Now, REM sleep is when you’re dreaming, but it’s also when all your muscles are completely paralyzed, except for your eye muscles and diaphragm muscles to keep you breathing. If you have any apneas throughout the night, you’ll create more urine than normal due to the steps I described above. However, once you reach 3 a.m., you’re more likely to stop breathing during REM sleep, and when you wake up, your bladder is partially or completely filled, and you think you have to go to relieve yourself. If you have more severe apneas throughout the night, you’ll create more atrial natriuretic peptides throughout the night, making more urine, waking up at 90-minute intervals of REM sleep.

Another reason why you wake up at 3 a.m. is due to a lack of what’s called the sleep drive. Before you go to sleep, you’ll feel very sleepy due to the building neurotransmitter adenosine. But sleeping naturally lowers your sleep drive and adenosine, so you’re more arousable in the second half of the night. For most people, it’s been shown that what causes you to wake up is not from a full bladder but as a result of an apnea. This is confirmed by papers showing that in people with nocturia, the physiologic event that wakes them up isn’t a full bladder but obstructed breathing, but they’ve been making a bit more urine throughout the night.

So why is your risk of dying much higher overall if you wake up to pee at night? This study of over 15,000 men and women linked the number of times they went to the bathroom at night and all-cause mortality, meaning death for any reason. Overall, they found that going to the bathroom two or more times per night raised your risk of dying from any reason by over 50% in men and 30% in women. For women between 50 and 64, it was over 90%, for men between 20 and 46, it was 250% higher for two times per night, and almost 400% higher for three times or more.
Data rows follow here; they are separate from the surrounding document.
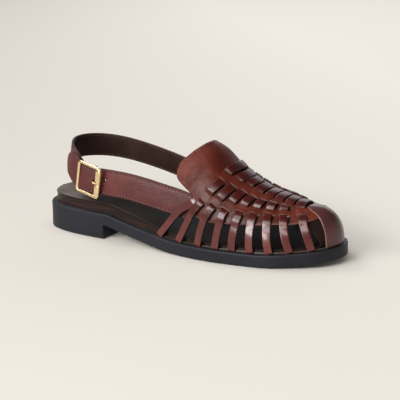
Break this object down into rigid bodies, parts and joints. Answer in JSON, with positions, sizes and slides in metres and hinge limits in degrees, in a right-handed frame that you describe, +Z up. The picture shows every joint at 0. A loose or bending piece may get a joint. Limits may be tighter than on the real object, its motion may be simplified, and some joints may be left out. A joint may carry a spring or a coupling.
{
  "type": "slingback loafer",
  "caption": "Right slingback shoe: woven strip upper with a tongue, toe band and open sides, heel strap and buckled side strap, footbed, flat sole and block heel.",
  "frame": {"origin": "on the ground, under the middle of the shoe's length and width", "axes": "+Y from heel to toe, +X to the outside (lateral side) of this right shoe, +Z up"},
  "size_m": [0.0904, 0.262, 0.0816],
  "materials": {
    "black_rubber": "matt moulded",
    "dark_leather": "satin",
    "brown_leather": "polished",
    "strap_leather": "satin",
    "brass": "polished"
  },
  "bodies": {
    "root": {"outsole": "black_rubber", "heel_block": "black_rubber", "footbed": "dark_leather", "upper": "brown_leather", "side_strap": "strap_leather", "heel_strap": "strap_leather", "buckle_frame": "brass", "buckle_prong": "brass"}
  },
  "joints": []
}
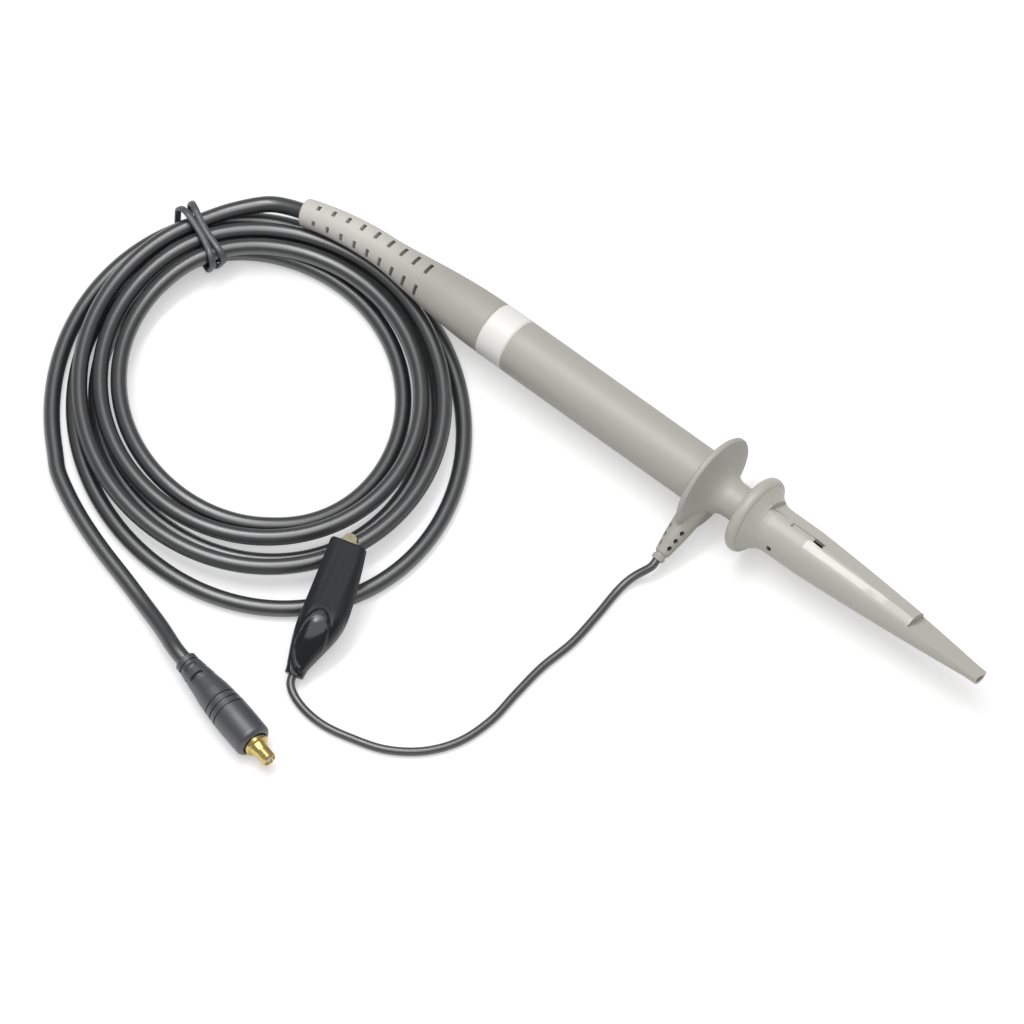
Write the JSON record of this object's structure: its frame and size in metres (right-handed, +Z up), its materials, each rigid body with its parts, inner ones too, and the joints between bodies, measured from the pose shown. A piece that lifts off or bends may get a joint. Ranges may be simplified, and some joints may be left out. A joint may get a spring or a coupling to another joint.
{
  "type": "oscilloscope probe",
  "caption": "Passive oscilloscope probe with a sprung hook tip in a sleeve, finger guard, ground lead with crocodile clip, coiled coaxial cable and push-on plug.",
  "frame": {"origin": "on the table, under the middle of the rigid probe's length and width", "axes": "+X along the probe's axis towards the hook tip, +Z up from the table, +Y to the side away from the coil"},
  "size_m": [0.2259, 0.1319, 0.0248],
  "materials": {
    "boot_grey": "matt",
    "white": "matt",
    "shell_grey": "satin",
    "sleeve_grey": "gloss",
    "brass": "drawn",
    "nickel": "nickel plated",
    "board": "solder mask",
    "resistor": "lacquer",
    "copper": "tinned copper",
    "ceramic": "glazed",
    "dark_plastic": "satin",
    "gold": "gold plated",
    "lead_boot": "satin",
    "cable": "satin jacket",
    "cover_black": "gloss soft vinyl",
    "steel": "drawn wire",
    "tie": "matt",
    "plug_black": "satin overmould",
    "ptfe": "matt"
  },
  "bodies": {
    "probe": {"rear_boot": "boot_grey", "colour_ring": "white", "barrel": "shell_grey", "shield_tube": "brass", "cable_ferrule": "nickel", "circuit_board": "board", "input_resistor": "resistor", "signal_wire": "copper", "trimmer_body": "ceramic", "ground_sleeve": "nickel", "nose_insulator": "dark_plastic", "tip_needle": "gold", "cable_ends": "cable", "cable_lead_in": "cable", "cable_coil": "cable", "cable_lead_out": "cable", "cable_tie": "tie", "plug_cover": "plug_black", "plug_ferrule": "nickel", "plug_shell": "gold", "plug_insulator": "ptfe", "plug_pin": "gold"},
    "trimmer": {"trimmer_rotor": "brass"},
    "ground_collar": {"finger_guard": "shell_grey", "contact_ring": "nickel", "lead_terminal": "nickel", "lead_boot": "lead_boot", "ground_lead": "cable", "clip_cover": "cover_black", "clip_lower_jaw": "nickel", "clip_rivet": "nickel", "clip_spring": "steel"},
    "clip_jaw": {"clip_upper_jaw": "nickel"},
    "hook_unit": {"hook_core": "dark_plastic", "hook_socket": "nickel", "hook_wire": "steel", "hook_spring": "steel"},
    "sleeve": {"hook_sleeve": "sleeve_grey"}
  },
  "joints": [
    {"name": "trimmer_turn", "type": "hinge", "parent": "probe", "child": "trimmer", "pos_m": [-0.0194, 0, 0.0124], "axis": [0, 0, 1], "continuous": true},
    {"name": "guard_turn", "type": "hinge", "parent": "probe", "child": "ground_collar", "pos_m": [0.0195, 0, 0.0124], "axis": [-1, 0, 0], "range_deg": [0, 180]},
    {"name": "jaw_open", "type": "hinge", "parent": "ground_collar", "child": "clip_jaw", "pos_m": [-0.02759, -0.08101, 0.00863], "axis": [0.9636, 0.2672, 0], "range_deg": [0, 25], "stiffness_Nm_per_rad": 0.25, "springref_deg": -17.19, "deforming": ["clip_cover", "clip_spring"]},
    {"name": "hook_pull", "type": "slide", "parent": "probe", "child": "hook_unit", "axis": [1, 0, 0], "range_m": [0, 0.025]},
    {"name": "sleeve_slide", "type": "slide", "parent": "hook_unit", "child": "sleeve", "axis": [-1, 0, 0], "range_m": [0, 0.0045], "stiffness_N_per_m": 200, "springref_m": -0.005, "deforming": ["hook_spring"]}
  ]
}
This study didn’t come out to say that these increases were from sleep apnea, but I’m going to argue that a significant percentage, if not the vast majority, are due to untreated sleep apnea.

So what can you do to stop waking up at night to urinate? Some of these suggestions are on other people’s lists, but if you have undiagnosed sleep apnea, it can make many of the other conditions much worse. Here are the seven things to start with:

1. No eating late.
2. Don’t drink alcohol late, close to bedtime.
3. Watch your sleep position, especially staying off your back.
4. Address any nasal congestion.
5. Sleep seven to eight hours.
6. Get lots of sun exposure in the daytime and no lights at night.
7. Lose weight as much as possible.

If you don’t see any progress, go see a sleep doctor to get tested for sleep apnea before you see a urologist or an OBGYN. If you see a sleep doctor and are found not to have sleep apnea, then go down the list of other conditions.

What I saw happening all the time is that once patients are treated for sleep apnea, not only does the nighttime urination get much better or go away completely, but many of their other problems get better as well, such as their kidney stones, high blood pressure, pre-diabetes, arthritis, headaches, and heart rhythm problems.

Ultimately, Vivian gained about 15 pounds over the past two years, on top of her being a bit overweight, and the husband had mentioned that she’s been starting to snore more. Of note, she started a new job 12 months earlier and was getting home later, so she was eating closer to bedtime. She made some adjustments to her dinner time, eating much earlier and cutting down on carbohydrates and eating much healthier fats. She also took early morning walks and went outside to have lunch in the sun. In five months, she lost 25 pounds and now feels and sleeps like she’s 30 years old again.